Standard Oil, US Steel, AT&T are the best known examples in the US. None of these (including AT&T) were government granted. They also share a few key traits
1) They dominated their "primary" markets
2) Their primary market was deep, and competing with them was cost prohibitive for any economic entity as in lose the GDP of a small country expensive.
Ok, I can’t talk about the first two because, frankly, it’s been a while.
But AT&T - you kidding me?! It was illegal to even bring your own phone device to their network! It was a classical example of government protected monopoly.
A free market will break its own monopolies. A market corrupted by government regulation will need government intervention.
With regards to it being illegal to connect to the phone system with your own device... this was a notion pushed by AT&T's legal, and operations teams.

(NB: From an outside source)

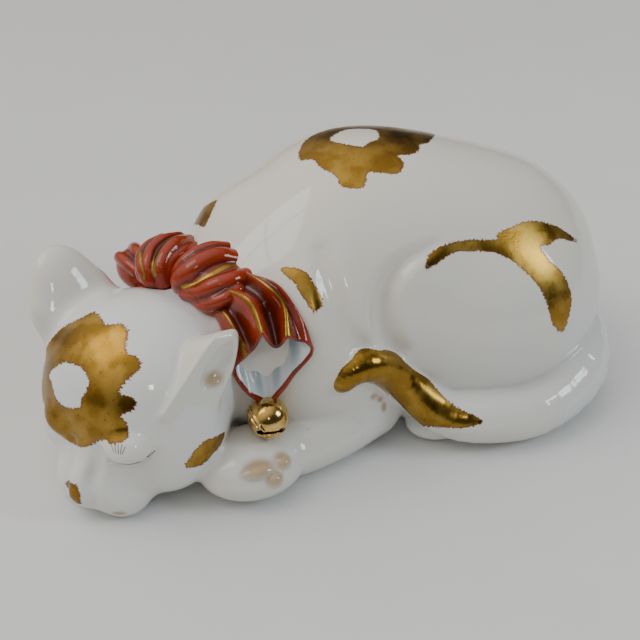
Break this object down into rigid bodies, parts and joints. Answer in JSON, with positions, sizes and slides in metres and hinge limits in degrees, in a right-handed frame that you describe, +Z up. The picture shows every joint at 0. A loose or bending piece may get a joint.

https://en.wikipedia.org/wiki/Carterfone has some useful context on the regulatory decisions which compelled AT&T to allow third party devices on "their" network.
Ultimately large monopolies contort the institutions, governments, and legal systems they are surrounded by. You wouldn't believe that a Trillion dollar corporation would argue for legislation that wasn't in their favor.
Yeah, but it is the legislation that is preventing the competition and thus making them a monopoly, otherwise they would be disrupted by nimbler, faster startups of the day for which a monopolized market is an irresistible target (little competition and large profits).